Accurate VOC emission calculations support permit applications, compliance demonstration, and reduction program targeting. The General Equation for emission calculation multiplies material consumption by coating VOC content and accounts for transfer efficiency and capture efficiency: Emissions = Material Consumption x VOC Content x Transfer Efficiency Factor Transfer efficiency factor accounts for overspray: for example, 65% transfer efficiency means 35% of coating weight exits as overspray, with only the portion adhering contributing to intended coverage. Capture efficiency accounts for overspray that escapes the exhaust system into the work environment rather than being captured for filtration. Water-borne coatings require consideration of water evaporation, which dilutes VOC concentration but does not reduce organic emissions. Emission factors from EPA documents (AP-42, FACT) provide default values for estimation when facility-specific data is unavailable. Material balance calculations use coating consumption and VOC content data to estimate emissions, suitable for compliance demonstration when monitoring data is unavailable. Continuous emission monitoring (CEMS) provides real-time measurement for large emission sources where investment in monitoring equipment is justified. For permitted sources, emission calculations must be documented and retained as compliance records, available for inspector review. Spreadsheet tools and environmental software facilitate calculation management and tracking over time.
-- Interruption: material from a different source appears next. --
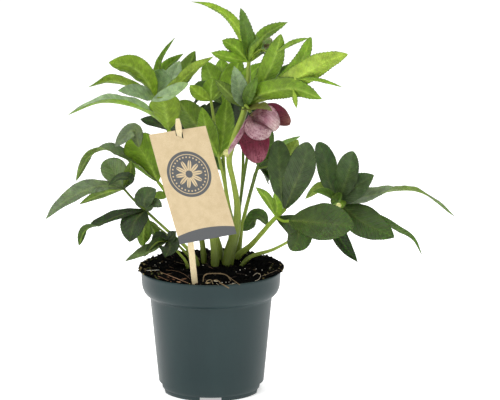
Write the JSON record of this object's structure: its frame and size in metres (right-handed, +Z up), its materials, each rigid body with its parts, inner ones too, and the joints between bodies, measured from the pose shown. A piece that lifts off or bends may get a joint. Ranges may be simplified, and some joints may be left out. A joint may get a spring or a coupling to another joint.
{
  "type": "flowering potted plant",
  "caption": "Hellebore with lobed toothed leaves and a nodding rose flower, in a round nursery pot of soil with a blank card tag on a wooden stake.",
  "frame": {"origin": "on the ground at the pot's axis, in the middle of the pad under its floor", "axes": "+Z up, +X to the right and +Y away, as seen in the picture"},
  "size_m": [0.373, 0.214, 0.3629],
  "materials": {
    "pot": "satin moulded plastic",
    "soil": "moist peat with bark, roots and moss",
    "stake": "bare sawn wood",
    "tag": "matt kraft card with a printed round ornament and band",
    "young_leaf": "satin leaf, light green",
    "mid_leaf": "satin leaf, mid green",
    "grey_leaf": "satin leaf with a grey bloom",
    "dark_leaf": "satin leaf, dark green",
    "flower_stem": "smooth stem and bracts, light green",
    "sepals": "satin sepals, rose with darker spots and veins",
    "stamens": "matt filaments and anthers, cream"
  },
  "bodies": {
    "root": {"pot": "pot", "soil": "soil", "stake": "stake", "tag": "tag", "leaf_upper_left": "young_leaf", "leaf_mid_left": "young_leaf", "leaf_left": "mid_leaf", "leaf_low_left": "grey_leaf", "leaf_rim_left": "mid_leaf", "leaf_front_left": "dark_leaf", "leaf_centre": "young_leaf", "leaf_back_centre": "mid_leaf", "leaf_right": "dark_leaf", "leaf_far_right": "grey_leaf", "leaf_back_right": "dark_leaf", "leaf_back_low": "dark_leaf", "leaf_back_left": "dark_leaf", "flower_stem": "flower_stem", "flower_sepals": "sepals", "flower_stamens": "stamens"}
  },
  "joints": []
}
Emission Control Technologies

Add-on emission control devices capture or destroy VOC emissions from paint booth exhaust streams, enabling compliance when material substitution alone is insufficient. Thermal oxidizers (afterburners) heat exhaust to temperatures typically 1400-1600 degrees Fahrenheit where VOC destruction efficiency exceeds 99%. Regenerative thermal oxidizers (RTOs) use ceramic heat exchange beds to recover thermal energy from treated exhaust, achieving 95%+ destruction while consuming minimal fuel. Regenerative catalytic oxidizers (RCOs) use catalyst beds to lower required oxidation temperatures, reducing fuel consumption further. Both RTO and RCO systems achieve 98%+ VOC destruction efficiency at 95%+ availability with proper maintenance. Carbon adsorption systems capture VOC on activated carbon beds, with desorption using steam or heated nitrogen and subsequent condensation or thermal oxidation of recovered solvents. These systems suit smaller emission streams or situations where solvent recovery has economic value. Biofiltration uses microorganisms to biodegrade VOC, appropriate for certain paint shop configurations but requiring significant space and consistent conditions. Selection among control technologies considers emission characteristics (concentration, flow rate, VOC composition), reliability requirements, available space, and energy costs. Capital and operating costs vary significantly: thermal oxidizers offer proven reliability with higher operating costs for fuel, while regenerative systems have higher capital cost but lower fuel consumption.
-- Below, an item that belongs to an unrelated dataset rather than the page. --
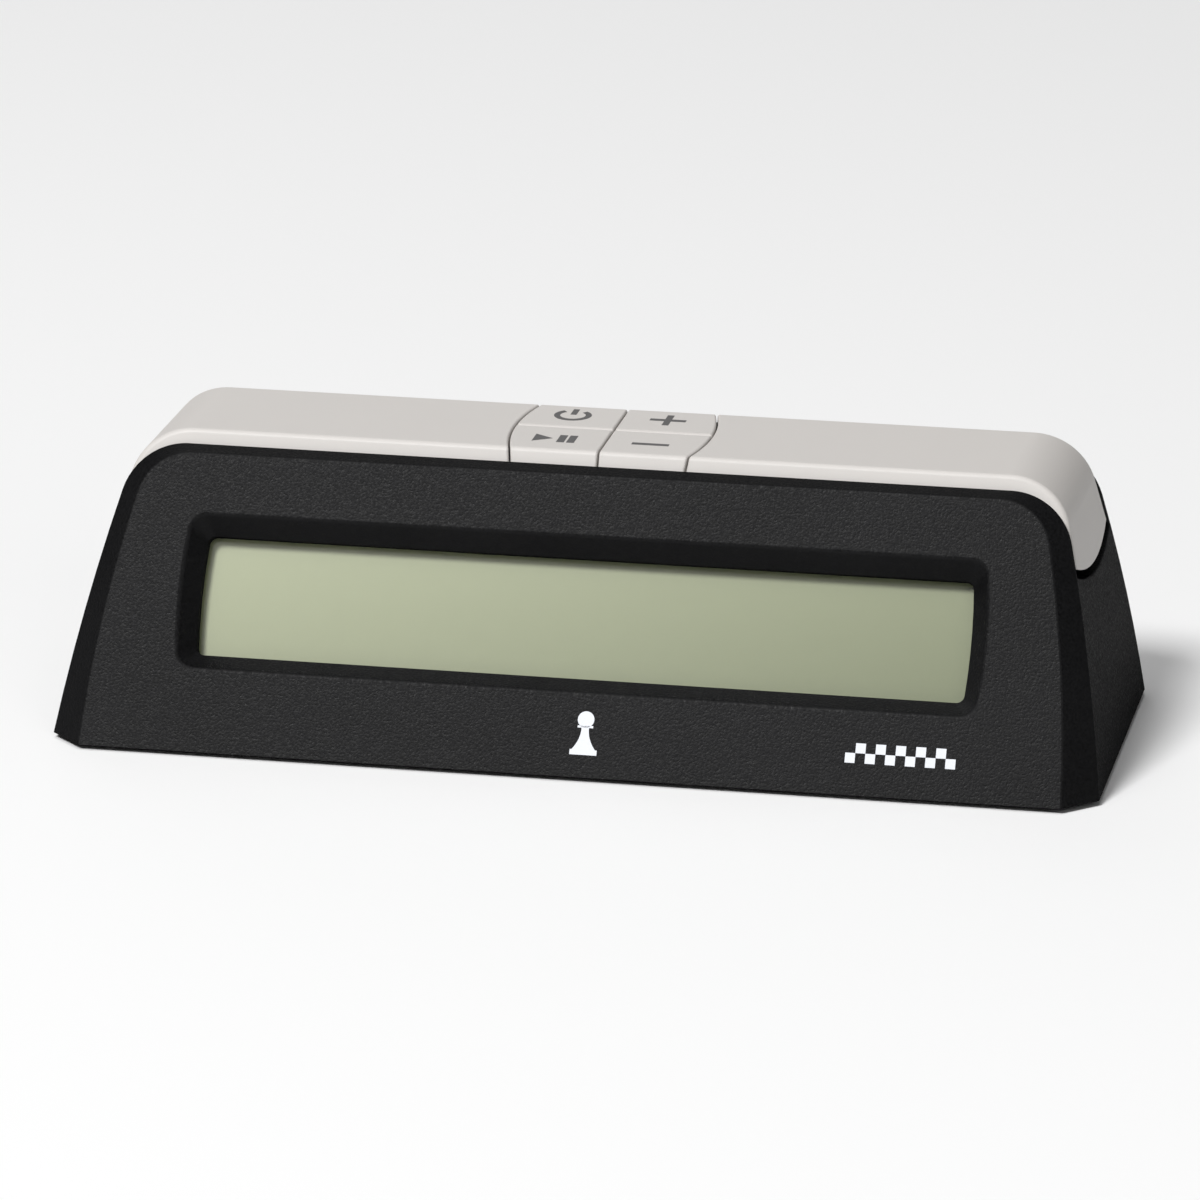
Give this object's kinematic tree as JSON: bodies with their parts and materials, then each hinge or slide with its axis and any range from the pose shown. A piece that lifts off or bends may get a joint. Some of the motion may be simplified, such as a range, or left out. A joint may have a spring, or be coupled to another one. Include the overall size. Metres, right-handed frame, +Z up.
{
  "type": "digital chess clock",
  "caption": "Digital chess clock: dark wedge case with a slanted recessed display, a light full-length rocker lever that wraps over both ends, and push buttons set in its middle.",
  "frame": {"origin": "middle of the footprint, at the level that the rubber feet stand on", "axes": "+X along the case, to the right of a player who faces the display; +Y from the display side to the back; +Z up"},
  "size_m": [0.154, 0.059, 0.0419],
  "materials": {
    "case_black": "fine-textured black ABS",
    "base_black": "fine-textured black ABS",
    "foot_rubber": "soft black rubber",
    "screw_steel": "zinc-plated steel",
    "clear_lens": "clear acrylic",
    "lcd_glass": "grey-green reflective display behind glass",
    "frame_white": "white ABS",
    "zebra_rubber": "layered silicone",
    "board_green": "solder mask on glass laminate",
    "chip_black": "moulded epoxy",
    "crystal_can": "drawn metal can",
    "capacitor_sleeve": "shrink sleeve",
    "switch_black": "black nylon",
    "link_white": "flat flexible cable",
    "cell_sleeve": "printed steel can, plain blue",
    "contact_nickel": "nickel-plated spring steel",
    "lead_red": "PVC insulation",
    "bush_white": "acetal",
    "spring_steel": "bright spring steel",
    "lever_grey": "fine-textured light warm grey ABS"
  },
  "bodies": {
    "case": {"front_housing": "case_black", "rear_housing": "case_black", "base_plate": "base_black", "rubber_feet": "foot_rubber", "base_screws": "screw_steel", "display_lens": "clear_lens", "lcd_panel": "lcd_glass", "lcd_frame": "frame_white", "elastomer_connectors": "zebra_rubber", "main_board": "board_green", "main_board_screws": "screw_steel", "controller_chip": "chip_black", "clock_crystal": "crystal_can", "capacitors": "capacitor_sleeve", "piezo_buzzer": "chip_black", "switch_board": "board_green", "switch_board_screws": "screw_steel", "button_switches": "switch_black", "lever_switches": "switch_black", "board_link": "link_white", "battery": "cell_sleeve", "contact_plate": "contact_nickel", "contact_spring": "contact_nickel", "battery_leads": "lead_red", "pivot_bushes": "bush_white", "pivot_keepers": "base_black", "lever_springs": "spring_steel"},
    "lever": {"rocker_lever": "lever_grey", "pivot_shaft": "spring_steel"},
    "power_key": {"power_button": "lever_grey"},
    "plus_key": {"plus_button": "lever_grey"},
    "play_pause_key": {"play_pause_button": "lever_grey"},
    "minus_key": {"minus_button": "lever_grey"},
    "door": {"battery_door": "base_black"}
  },
  "joints": [
    {"name": "lever_rock", "type": "hinge", "parent": "case", "child": "lever", "pos_m": [0, 0.0076, 0.032], "axis": [0, 1, 0], "range_deg": [-0.8, 0.8], "stiffness_Nm_per_rad": 2.5, "deforming": ["lever_springs"]},
    {"name": "power_press", "type": "slide", "parent": "case", "child": "power_key", "axis": [0, 0, -1], "range_m": [0, 0.0006], "stiffness_N_per_m": 800},
    {"name": "plus_press", "type": "slide", "parent": "case", "child": "plus_key", "axis": [0, 0, -1], "range_m": [0, 0.0006], "stiffness_N_per_m": 800},
    {"name": "play_pause_press", "type": "slide", "parent": "case", "child": "play_pause_key", "axis": [0, 0, -1], "range_m": [0, 0.0006], "stiffness_N_per_m": 800},
    {"name": "minus_press", "type": "slide", "parent": "case", "child": "minus_key", "axis": [0, 0, -1], "range_m": [0, 0.0006], "stiffness_N_per_m": 800},
    {"name": "door_lift_off", "type": "slide", "parent": "case", "child": "door", "axis": [0, 0, -1], "range_m": [0, 0.012]}
  ]
}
Monitoring, Recordkeeping, and Reporting

Regulatory compliance requires ongoing monitoring, recordkeeping, and reporting to document that permitted emission limits are maintained. Continuous emission monitoring systems (CEMS) measure VOC concentration and flow continuously for major sources, with data acquisition systems recording readings at regular intervals. Temperature monitoring for oxidizers demonstrates that destruction conditions are maintained, with alarms and automatic safety shutdowns for temperature excursions. Periodic monitoring using bag sampling, canister sampling, or portable analyzers provides verification for sources without continuous monitoring. Recordkeeping requirements typically specify what data must be recorded (production rates, material usage, emission events), retention periods (commonly five years), and format requirements. Compliance demonstrations using calculation methods require records of coating consumption by type, VOC content certificates from suppliers, and transfer efficiency documentation. Deviation reporting notifies agencies of instances when permit conditions were not met, with requirements varying by severity and duration. Annual compliance certifications summarize monitoring results and affirm continued compliance. Third-party compliance audits verify record accuracy and identify improvement opportunities. Electronic recordkeeping systems facilitate data management and reporting while maintaining accessibility for regulatory review.
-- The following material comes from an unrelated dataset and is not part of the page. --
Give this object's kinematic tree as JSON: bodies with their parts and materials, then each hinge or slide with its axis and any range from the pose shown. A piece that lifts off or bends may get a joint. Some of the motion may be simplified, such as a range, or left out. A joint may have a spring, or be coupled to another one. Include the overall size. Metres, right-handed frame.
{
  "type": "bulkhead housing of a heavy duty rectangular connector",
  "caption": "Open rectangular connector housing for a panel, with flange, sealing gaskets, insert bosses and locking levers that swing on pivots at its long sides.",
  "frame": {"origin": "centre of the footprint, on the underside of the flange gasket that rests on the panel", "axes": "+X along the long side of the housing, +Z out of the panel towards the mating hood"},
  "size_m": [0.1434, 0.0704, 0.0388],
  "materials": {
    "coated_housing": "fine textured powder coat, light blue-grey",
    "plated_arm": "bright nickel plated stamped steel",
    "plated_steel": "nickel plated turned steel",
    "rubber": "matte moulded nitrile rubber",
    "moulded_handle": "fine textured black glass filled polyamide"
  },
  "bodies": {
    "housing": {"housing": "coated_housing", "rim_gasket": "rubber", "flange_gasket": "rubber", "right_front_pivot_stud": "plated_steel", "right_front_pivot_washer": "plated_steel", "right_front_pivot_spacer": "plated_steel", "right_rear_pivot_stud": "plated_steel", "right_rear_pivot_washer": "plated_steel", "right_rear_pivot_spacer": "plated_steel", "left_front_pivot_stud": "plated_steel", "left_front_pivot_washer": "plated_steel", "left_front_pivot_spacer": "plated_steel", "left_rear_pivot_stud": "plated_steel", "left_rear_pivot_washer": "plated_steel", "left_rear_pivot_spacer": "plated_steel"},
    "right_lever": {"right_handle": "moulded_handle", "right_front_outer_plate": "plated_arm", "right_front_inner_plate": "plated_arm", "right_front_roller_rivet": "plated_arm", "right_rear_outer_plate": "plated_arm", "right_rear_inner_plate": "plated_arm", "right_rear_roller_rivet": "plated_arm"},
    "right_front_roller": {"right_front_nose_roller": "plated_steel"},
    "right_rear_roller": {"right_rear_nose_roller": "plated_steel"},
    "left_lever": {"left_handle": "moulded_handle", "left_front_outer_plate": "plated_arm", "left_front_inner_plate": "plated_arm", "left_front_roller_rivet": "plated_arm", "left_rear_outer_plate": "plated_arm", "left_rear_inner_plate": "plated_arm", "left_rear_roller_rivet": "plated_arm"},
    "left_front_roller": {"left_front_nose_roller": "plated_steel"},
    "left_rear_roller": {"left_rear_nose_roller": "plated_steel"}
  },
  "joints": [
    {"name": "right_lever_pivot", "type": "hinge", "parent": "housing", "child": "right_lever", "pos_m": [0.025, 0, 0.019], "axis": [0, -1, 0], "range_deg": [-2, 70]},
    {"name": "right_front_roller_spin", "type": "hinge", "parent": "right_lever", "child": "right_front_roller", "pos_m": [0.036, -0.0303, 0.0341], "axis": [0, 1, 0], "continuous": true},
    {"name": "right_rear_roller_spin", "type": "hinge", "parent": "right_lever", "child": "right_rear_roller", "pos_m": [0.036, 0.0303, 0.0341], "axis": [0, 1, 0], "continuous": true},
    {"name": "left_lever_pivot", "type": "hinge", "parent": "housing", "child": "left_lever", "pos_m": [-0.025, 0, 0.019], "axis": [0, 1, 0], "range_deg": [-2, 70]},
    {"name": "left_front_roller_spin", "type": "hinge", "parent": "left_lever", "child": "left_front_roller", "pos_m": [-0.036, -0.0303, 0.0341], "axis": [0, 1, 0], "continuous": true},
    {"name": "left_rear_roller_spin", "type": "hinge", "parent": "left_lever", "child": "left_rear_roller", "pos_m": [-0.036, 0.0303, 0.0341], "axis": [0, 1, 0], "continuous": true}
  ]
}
Compliance Management Best Practices

Effective compliance management integrates environmental requirements into normal business operations rather than treating them as separate concerns. Designating specific personnel responsible for environmental compliance ensures accountability, with appropriate training on regulatory requirements and recordkeeping procedures. Coating specification processes should include environmental review to identify regulatory implications of material changes before adoption. Production planning should consider material timing to optimize coating sequences and minimize cleaning solvent usage. Preventive maintenance of control equipment maintains performance and reliability, with maintenance logs demonstrating due diligence. Technology investments in higher-efficiency application equipment reduce emissions at the source while often providing rapid payback through coating material savings. Relationship building with environmental agency staff facilitates communication during permit applications and compliance questions. Staying current with regulatory developments through industry associations, trade publications, and regulatory agency communications prevents surprises from new requirements. Benchmarking against peer facilities identifies improvement opportunities and demonstrates commitment to continuous environmental performance. Third-party environmental audits provide independent verification of compliance status and identify gaps before regulatory inspections. Proactive compliance management reduces enforcement risk while demonstrating corporate environmental responsibility to communities and customers.